There is a huge stigma attached to the word hospice. We’ve all grown up with this word hospice and that’s where everyone presumes you go to die. So if anybody has any fears, I would suggest they come and have a look. Come and meet the team and have a look around. People need to come in and then as soon as they’ve looked around the building they usually say they are shocked to find out that we often send people home- people come and go. It’s about improving quality of life and managing our patients’ symptoms. If someone is considering a hospice or has had it mentioned to them, they should come and have a look around.

How do you think palliative care at Myton differs from that of other healthcare providers?
Because we are specialist healthcare providers, I like to think we have more time. We are excellent at what we do which is providing palliative and end of life care. We are able to give specialist advice, care and knowledge. We are very respectful here at Myton- privacy and dignity is a huge priority for us. Taking into consideration patient’s wishes and doing advanced care planning is also very important. We are very honest about treatment options and how we can best support symptoms. We work very closely with all of the team and take a multi disciplinary approach to patient care. We are very respectful of all staff, patients and families and I think everyone really respects and values this. We very much provide individualised patient care that cannot always be delivered in other healthcare settings.

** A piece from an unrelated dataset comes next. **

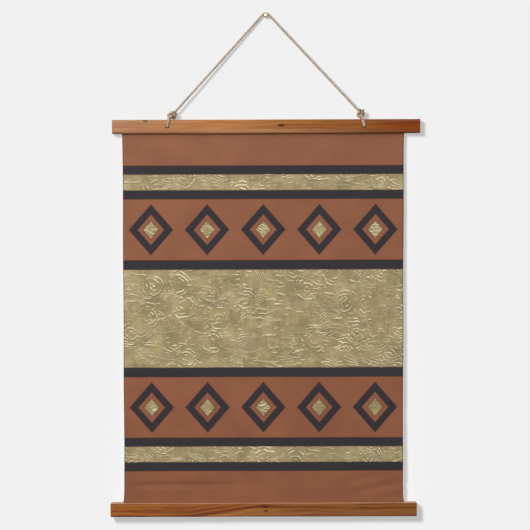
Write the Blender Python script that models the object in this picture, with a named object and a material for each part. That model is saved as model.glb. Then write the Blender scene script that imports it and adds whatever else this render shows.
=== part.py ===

If you had to describe Myton in 3 words, what would they be?
Dedicated (in providing the best possible care for all patients requiring palliative or end of life care), positive and a forward thinking organisation

What are the common misconceptions about hospices and hospice care do you think?
The main misconception is that people come here to die. People come in thinking that they are coming in to die whereas that might not be the case.

Can you tell us more about the services you provide at Myton?
We can access every possible service you could wish for including pastoral care, counselling, complementary therapy, occupational therapy and physiotherapy. What other organisation can provide such a range of services?

If you had to describe yourself in 3 words, what would they be?
Passionate, committed, loyal

If you could have lunch with anyone, dead or alive, who would you pick and why?
My Aunt died at a young age, she was only 43. If I could see her again that would be amazing. She inspired me to be a nurse- she used to be a Sister at Leicester Royal Infirmary in A and E and then went into district nursing. If I could see anyone again I would love to see her. She was a huge inspiration to me and I admired her so much.

If you could travel anywhere, where would you go and why?
I would like to go and see the penguins. Going to see them is on my wish list. I love wildlife and animals.

If you could witness any event of the past, present or future, what would it be?
If I could witness any event, I would like to have been there for D-Day because it would have been amazing to have been a part of that. If you said to me I could go back and have a week during any era, I would pick a week in the 1940’s just to witness how difficult and challenging life was then.

What is a skill you’d like to learn and why?
I would love to learn to play the violin. I used to play a trombone at school so I can read music but I would love to be able to play the violin.

What do you like to do in your free time?
I’ve got two Labradors so they take up quite a lot of my time. I also love going to festivals- I’m really into VW campervans. I love reading and music is also a massive passion of mine. I love spending time with my family and friends and I spend as much time as I can with them. I love looking around antique shops, fairs and shows.